In the Lower Decks episode “Envoys,” Tendi and Mariner have a conversation that is *maybe* about men. First Mariner suggests they might go to the bar after the shift and see if they can find any “hunks” & at this point in the show it wasn’t confirmed Mariner is bi.
Then the two encounter a transdimensional alien ball of light. They repeatedly call the being “he” and it’s voiced by a male actor. So is it silly to gender a ball of light? I mean I guess they could’ve cast a different voice actor and referred to the being as “she” or “they.”
There are a lot of unnamed characters in Lower Decks that I think would’ve been named if it wasn’t a 1/2 hour cartoon. Like the woman admiral in “Temporal Edict” and the Captain of the Vancouver in “Cupid’s Errant Arrow” – both have enough of a role that maybe it’s in the spirit of the test to pass them (the eps both pass for other reasons). I also thought what if it’s not reasonable to apply the test to a 1/2 hour show? It was originally for feature films.
But I keep coming back to the fact that it’s still so rare to find an ep that wouldn’t pass a reverse version of the test (two men talking to each other about something other than a woman) – so maybe it’s still reasonable to ask why it’s so hard to make that happen for women.
For example “Envoys” splits the team, Mariner with Boimler and Tendi with Rutherford. In both cases the they’re interacting mainly with men. The easiest swap in this case would’ve been changing the gender of the Klingon diplomat, and it would’ve had zero impact on the plot.
I’ve also been surprised that early Disco wasn’t as much of a Bechdel-Wallace test home run as I’d expected.
@Crude_Reviews has interesting analysis of the first half of S1 and how we see way fewer interactions among women.
In S2 the big challenge is how much of the conversations between women are about Spock. E.g. “Light and Shadows” has a Michael/Amanda flashback repeated from a previous ep, and a scene where Georgiou and Michael talk, mainly about Spock and Leland, but they do mention her mom too.
I think S4 also fares better on the Bechdel-Wallace Test but I’m still assessing these later two seasons. Also still looking at Picard, which I expect will be a lot of talking about the man at the centre of it all.
So there’s some initial thoughts – still finishing analysis and drawing conclusions but overall, even though representations of women have improved SO much, I’m reconsidering my initial assumption that we can totally dispense with the Bechdel-Wallace Test.
Strange New Worlds Season 3: “Ad Astra per Aspera”
“Ad Astra per Aspera” was notable for me not just because of how many times two women talk to each other about something other than a man, but because it’s the first Star Trek episode I’ve seen that would barely pass a reverse version of the Bechdel-Wallace Test.
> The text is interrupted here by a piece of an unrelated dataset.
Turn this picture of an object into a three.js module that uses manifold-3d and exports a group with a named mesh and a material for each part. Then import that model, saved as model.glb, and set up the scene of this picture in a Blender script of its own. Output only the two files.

There are two scenes where men talk to each other (mild spoiler warning).
In one scene Pike and April talk to each other, but they’re talking about women (Una and Neera). In another, Spock talks to both M’Benga and Ortegas, but M’Benga does have a line delivered to Spock about how they won’t say a thing, and Spock thanks him directly. Most of the time this is the kind of fleeting exchange that you have to look out for when you’re running the Bechdel-Wallace Test on popular media.
When you have over 800 hours of Trek and this is the only hour I’ve found where I had to watch really hard to catch two men talking to each other about something other than a woman, I can’t say this one episode marks a sea change.
I’m also not saying the goal is that all Trek should be nothing but women talking to each other. The point of the Bechdel-Wallace Test is to illustrate how rarely popular media represents complex women characters with their own stories and meaningful relationships with each other.
From that perspective this ep was a breakthrough that can help us envision a more balanced future, where women can be the centre of a story that’s not about their relationship with a man as often as men are the centre of a story that’s not about their relationship with a woman.
And while the test doesn’t really create space for non-binary representation this is also critical. We need to see more trans and non-binary rep in general in Trek and other popular media too.